The first piece of evidence in this article is that other science fields do not fully rigorous definitions. Most notable examples in this article are chemistry and drug discovery when talking about the definitions of druglike in these fields over the years. Now no one would ever say that chemistry is not science not to say that chemistry does not have more complete definitions then psychology. The point here is that not all definitions can cover everything in a field of science. This author of this article also draws attention to the fact that if a social scientist tries to make things to strict within their areas one they can stumble onto shaky ground. One example of this mentioned in this blog is when financiers tried to use mathematical equations, and it caused wall street many problems. The author also points out that we do not know enough about social systems for fellow scientists to insist on hard unchanging data like some other disciplines do.

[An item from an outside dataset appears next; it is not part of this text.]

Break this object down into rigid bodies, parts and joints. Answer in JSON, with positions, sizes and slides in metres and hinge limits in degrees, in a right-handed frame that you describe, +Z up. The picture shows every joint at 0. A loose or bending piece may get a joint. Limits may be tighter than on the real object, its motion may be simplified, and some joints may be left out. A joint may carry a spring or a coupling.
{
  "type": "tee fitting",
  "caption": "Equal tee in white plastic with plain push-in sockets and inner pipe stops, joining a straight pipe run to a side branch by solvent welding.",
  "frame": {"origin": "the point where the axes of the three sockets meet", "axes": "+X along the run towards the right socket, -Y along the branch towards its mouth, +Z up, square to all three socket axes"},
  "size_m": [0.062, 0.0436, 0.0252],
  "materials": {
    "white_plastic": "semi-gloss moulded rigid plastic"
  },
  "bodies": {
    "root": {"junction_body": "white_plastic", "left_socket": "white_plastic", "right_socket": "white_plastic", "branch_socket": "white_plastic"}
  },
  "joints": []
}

Other evidence is that psychology like other fields use statistics in their studies to explain some of the things we cannot observe directly. Even though the data cannot always be replicated in repeated testing in psychology does not mean it should not be considered a science. When studying something as complex as human behavior that changes all the time cannot expect the data to be the same which is why statistics are used so you can get the necessary information that helps us understand the human mind.
Evidence that would help evaluate the ideas in this article would be to look at some of the studies done that have been considered sloppy in the field. The happiness theory for example as well as looking back at the top articles against psychology so that all the information on both sides of the argument is at hand so an informed conclusion about the validity of psychology as a science can be made. One side says that psychology breaks the definition of science so therefore it cannot be a pure science because it does not have clearly defined terminology quantifiability highly controlled experimental conditions reproducibility and finally predictability and testability. These are the five traits that define what science is in the harsh traditional sense that other fields use like physics and chemistry and this has to be taken into account but also can a field that deals with the human mind be held to those high of standards. Those who say psychology is a science would say yes because with the human element to it how can people believe that the results will always stay the same.

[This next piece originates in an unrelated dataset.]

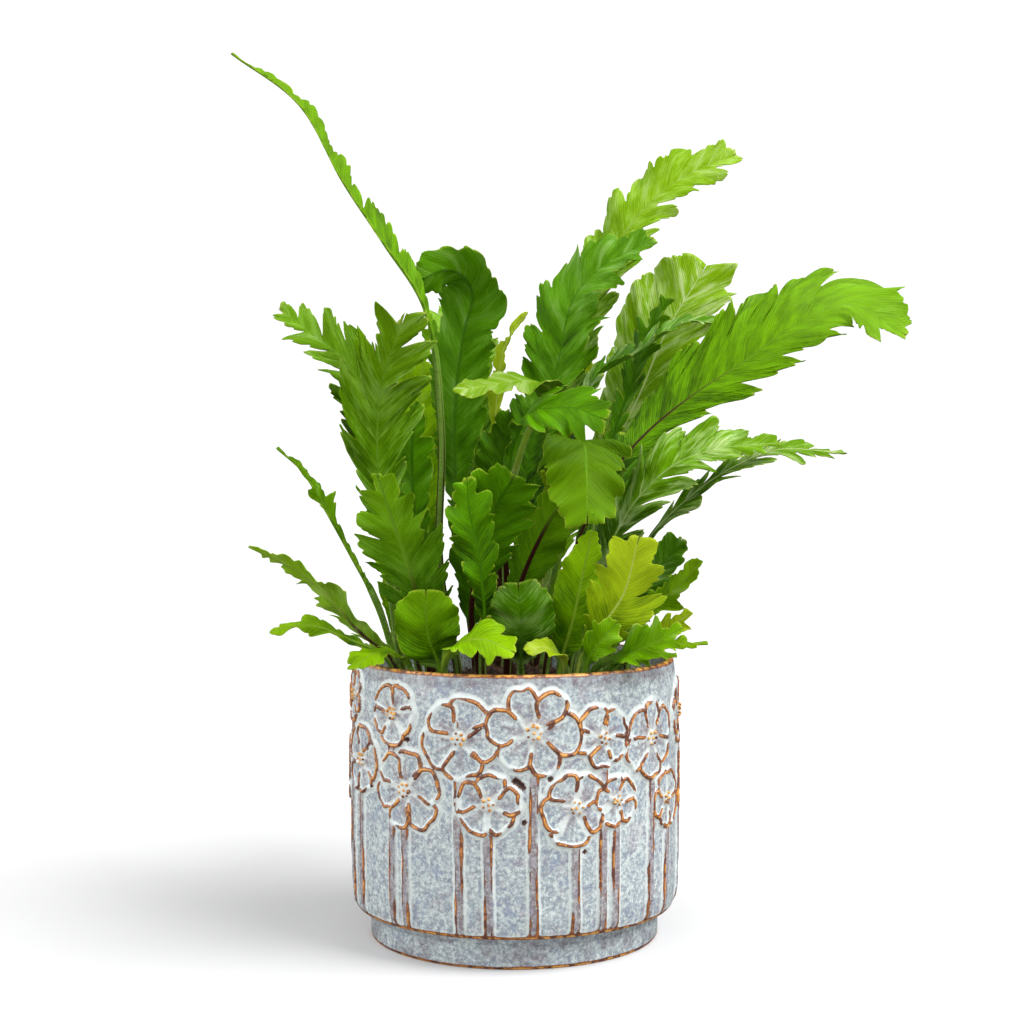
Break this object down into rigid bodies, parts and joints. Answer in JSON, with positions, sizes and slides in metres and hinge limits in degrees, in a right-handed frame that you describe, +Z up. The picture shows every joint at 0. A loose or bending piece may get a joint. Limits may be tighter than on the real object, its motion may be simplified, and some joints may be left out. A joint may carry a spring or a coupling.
{
  "type": "potted birds nest fern",
  "caption": "Bird's nest fern with lobed, waved fronds, planted in a glazed ceramic pot with raised flowers on its wall.",
  "frame": {"origin": "middle of the pot's flat base, on the surface that it stands on", "axes": "+Z up through the pot and plant, -Y towards the side that the picture shows, +X to its right"},
  "size_m": [0.3056, 0.2508, 0.399],
  "materials": {
    "glaze": "mottled blue-grey reactive glaze with brown-gold edges",
    "soil": "loose dark potting mix",
    "crown": "brown scaly rhizome",
    "leaf_deep": "glossy dark green leaf",
    "leaf_mid": "satin mid green leaf",
    "leaf_fresh": "satin fresh green leaf",
    "leaf_lime": "satin lime green young leaf"
  },
  "bodies": {
    "root": {"pot": "glaze", "potting_soil": "soil", "crown": "crown", "frond_tall_narrow": "leaf_mid", "frond_dark_hook": "leaf_deep", "frond_lime_ribbon": "leaf_lime", "frond_broad_centre": "leaf_deep", "frond_upper_right": "leaf_fresh", "frond_lime_fan": "leaf_fresh", "frond_broad_right": "leaf_mid", "frond_glossy_right": "leaf_mid", "frond_outer_ribbon": "leaf_mid", "frond_lime_lobed": "leaf_lime", "frond_bright_pointed": "leaf_fresh", "frond_low_right_tip": "leaf_fresh", "frond_dark_wavy_right": "leaf_deep", "frond_lying_right": "leaf_mid", "frond_low_right_yellow": "leaf_lime", "frond_low_right_thin": "leaf_fresh", "frond_crinkled_top": "leaf_mid", "frond_dark_arch": "leaf_deep", "frond_pale_edge": "leaf_fresh", "frond_dark_centre": "leaf_deep", "frond_front_centre": "leaf_deep", "frond_rusty_rib": "leaf_mid", "frond_small_left_centre": "leaf_deep", "frond_left_fan": "leaf_mid", "frond_left_upright": "leaf_mid", "frond_left_lobed": "leaf_mid", "frond_thin_left": "leaf_mid", "frond_low_left_light": "leaf_fresh", "frond_lowest_left": "leaf_fresh", "frond_round_front_left": "leaf_mid", "frond_lime_face": "leaf_fresh", "frond_rim_spill": "leaf_fresh", "frond_small_pale": "leaf_lime", "frond_dark_low_centre": "leaf_deep", "frond_low_right_light": "leaf_mid", "frond_rim_right": "leaf_mid", "frond_back_left_mid": "leaf_fresh", "frond_edge_right": "leaf_deep", "frond_dark_right_up": "leaf_deep", "frond_lime_back": "leaf_lime", "frond_dark_left_mid": "leaf_deep", "frond_back_left_low": "leaf_deep", "frond_back_long": "leaf_mid", "frond_back_middle": "leaf_fresh", "frond_back_right": "leaf_deep", "frond_back_low_right": "leaf_mid", "frond_back_low_middle": "leaf_fresh", "frond_back_low_left": "leaf_lime", "frond_back_rim_right": "leaf_fresh", "frond_back_tall": "leaf_mid", "frond_back_upright": "leaf_deep", "frond_back_broad_left": "leaf_mid", "frond_back_broad_middle": "leaf_deep", "frond_right_back": "leaf_mid", "frond_left_back": "leaf_fresh"}
  },
  "joints": []
}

On the other hand, the author notes that if we lesson the definition that could lead to other problems in science. Since psychology does do studies and does help answer some of the questions about the human mind so since it does follow the scientific method and does have regulated studies it is argued that psychology does fall within the definition of science. Based on the evidence in the article there is only one conclusion psychology is a science. Taking into account that psychology is a relatively new science so of course, we are not going to have all the answers yet. The field is making headway and advancements that is making sure the data that is gathered is correct and useful so that we can find out more about the human brain and behavior and answer questions that we have pondered like why are people evil what causes depression. With psychology, we are one step closer to answering these questions.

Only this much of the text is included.